Return the material below in full and exactly.

◆ ◆ ◆ ◆ ◆

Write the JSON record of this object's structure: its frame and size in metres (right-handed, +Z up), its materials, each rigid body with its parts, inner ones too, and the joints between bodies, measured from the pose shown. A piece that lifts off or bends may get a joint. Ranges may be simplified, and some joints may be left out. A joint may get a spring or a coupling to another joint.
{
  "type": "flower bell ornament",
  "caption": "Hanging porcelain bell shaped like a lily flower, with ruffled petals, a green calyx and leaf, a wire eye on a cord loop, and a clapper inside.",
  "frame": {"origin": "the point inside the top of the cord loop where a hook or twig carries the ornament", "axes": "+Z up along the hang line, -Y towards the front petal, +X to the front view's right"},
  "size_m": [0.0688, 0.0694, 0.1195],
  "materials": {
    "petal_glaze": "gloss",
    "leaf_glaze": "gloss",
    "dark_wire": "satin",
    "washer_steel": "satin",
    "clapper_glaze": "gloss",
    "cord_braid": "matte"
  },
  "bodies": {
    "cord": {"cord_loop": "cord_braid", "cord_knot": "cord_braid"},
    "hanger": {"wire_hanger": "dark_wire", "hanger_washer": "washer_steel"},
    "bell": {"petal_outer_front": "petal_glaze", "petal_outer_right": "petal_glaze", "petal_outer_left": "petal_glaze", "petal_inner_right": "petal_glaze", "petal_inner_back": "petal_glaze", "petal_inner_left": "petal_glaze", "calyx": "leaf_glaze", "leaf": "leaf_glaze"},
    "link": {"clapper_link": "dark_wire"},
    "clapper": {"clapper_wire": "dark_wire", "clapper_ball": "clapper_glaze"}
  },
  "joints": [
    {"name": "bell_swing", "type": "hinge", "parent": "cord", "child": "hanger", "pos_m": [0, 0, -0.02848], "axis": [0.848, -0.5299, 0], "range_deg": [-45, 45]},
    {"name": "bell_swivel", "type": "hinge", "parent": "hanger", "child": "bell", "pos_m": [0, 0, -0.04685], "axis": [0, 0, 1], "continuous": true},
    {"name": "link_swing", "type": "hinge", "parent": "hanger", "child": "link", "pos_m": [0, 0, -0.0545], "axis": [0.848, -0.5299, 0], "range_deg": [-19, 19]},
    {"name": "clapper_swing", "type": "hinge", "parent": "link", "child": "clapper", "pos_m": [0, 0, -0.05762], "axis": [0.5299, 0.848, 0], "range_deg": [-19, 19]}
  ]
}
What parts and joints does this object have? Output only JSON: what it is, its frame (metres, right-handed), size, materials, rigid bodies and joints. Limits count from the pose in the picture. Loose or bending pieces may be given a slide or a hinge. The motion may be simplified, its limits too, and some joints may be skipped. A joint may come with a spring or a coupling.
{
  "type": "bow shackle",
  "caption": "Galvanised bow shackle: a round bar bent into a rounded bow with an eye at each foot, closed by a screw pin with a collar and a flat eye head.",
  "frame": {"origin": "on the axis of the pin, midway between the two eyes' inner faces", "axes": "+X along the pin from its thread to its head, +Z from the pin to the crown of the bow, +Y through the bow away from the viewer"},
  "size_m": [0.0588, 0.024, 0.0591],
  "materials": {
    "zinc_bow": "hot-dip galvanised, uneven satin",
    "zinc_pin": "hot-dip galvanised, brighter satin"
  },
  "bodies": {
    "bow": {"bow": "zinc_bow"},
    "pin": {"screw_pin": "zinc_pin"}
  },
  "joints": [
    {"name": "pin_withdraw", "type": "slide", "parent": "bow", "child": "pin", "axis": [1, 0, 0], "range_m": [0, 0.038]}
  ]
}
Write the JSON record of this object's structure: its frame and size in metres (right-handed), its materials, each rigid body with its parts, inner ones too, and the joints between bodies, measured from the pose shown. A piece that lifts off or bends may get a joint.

◆ ◆ ◆ ◆ ◆

(Full output)
Write the JSON record of this object's structure: its frame and size in metres (right-handed, +Z up), its materials, each rigid body with its parts, inner ones too, and the joints between bodies, measured from the pose shown. A piece that lifts off or bends may get a joint. Ranges may be simplified, and some joints may be left out. A joint may get a spring or a coupling to another joint.
{
  "type": "flower bell ornament",
  "caption": "Hanging porcelain bell shaped like a lily flower, with ruffled petals, a green calyx and leaf, a wire eye on a cord loop, and a clapper inside.",
  "frame": {"origin": "the point inside the top of the cord loop where a hook or twig carries the ornament", "axes": "+Z up along the hang line, -Y towards the front petal, +X to the front view's right"},
  "size_m": [0.0688, 0.0694, 0.1195],
  "materials": {
    "petal_glaze": "gloss",
    "leaf_glaze": "gloss",
    "dark_wire": "satin",
    "washer_steel": "satin",
    "clapper_glaze": "gloss",
    "cord_braid": "matte"
  },
  "bodies": {
    "cord": {"cord_loop": "cord_braid", "cord_knot": "cord_braid"},
    "hanger": {"wire_hanger": "dark_wire", "hanger_washer": "washer_steel"},
    "bell": {"petal_outer_front": "petal_glaze", "petal_outer_right": "petal_glaze", "petal_outer_left": "petal_glaze", "petal_inner_right": "petal_glaze", "petal_inner_back": "petal_glaze", "petal_inner_left": "petal_glaze", "calyx": "leaf_glaze", "leaf": "leaf_glaze"},
    "link": {"clapper_link": "dark_wire"},
    "clapper": {"clapper_wire": "dark_wire", "clapper_ball": "clapper_glaze"}
  },
  "joints": [
    {"name": "bell_swing", "type": "hinge", "parent": "cord", "child": "hanger", "pos_m": [0, 0, -0.02848], "axis": [0.848, -0.5299, 0], "range_deg": [-45, 45]},
    {"name": "bell_swivel", "type": "hinge", "parent": "hanger", "child": "bell", "pos_m": [0, 0, -0.04685], "axis": [0, 0, 1], "continuous": true},
    {"name": "link_swing", "type": "hinge", "parent": "hanger", "child": "link", "pos_m": [0, 0, -0.0545], "axis": [0.848, -0.5299, 0], "range_deg": [-19, 19]},
    {"name": "clapper_swing", "type": "hinge", "parent": "link", "child": "clapper", "pos_m": [0, 0, -0.05762], "axis": [0.5299, 0.848, 0], "range_deg": [-19, 19]}
  ]
}
What parts and joints does this object have? Output only JSON: what it is, its frame (metres, right-handed), size, materials, rigid bodies and joints. Limits count from the pose in the picture. Loose or bending pieces may be given a slide or a hinge. The motion may be simplified, its limits too, and some joints may be skipped. A joint may come with a spring or a coupling.
{
  "type": "bow shackle",
  "caption": "Galvanised bow shackle: a round bar bent into a rounded bow with an eye at each foot, closed by a screw pin with a collar and a flat eye head.",
  "frame": {"origin": "on the axis of the pin, midway between the two eyes' inner faces", "axes": "+X along the pin from its thread to its head, +Z from the pin to the crown of the bow, +Y through the bow away from the viewer"},
  "size_m": [0.0588, 0.024, 0.0591],
  "materials": {
    "zinc_bow": "hot-dip galvanised, uneven satin",
    "zinc_pin": "hot-dip galvanised, brighter satin"
  },
  "bodies": {
    "bow": {"bow": "zinc_bow"},
    "pin": {"screw_pin": "zinc_pin"}
  },
  "joints": [
    {"name": "pin_withdraw", "type": "slide", "parent": "bow", "child": "pin", "axis": [1, 0, 0], "range_m": [0, 0.038]}
  ]
}
Write the JSON record of this object's structure: its frame and size in metres (right-handed), its materials, each rigid body with its parts, inner ones too, and the joints between bodies, measured from the pose shown. A piece that lifts off or bends may get a joint.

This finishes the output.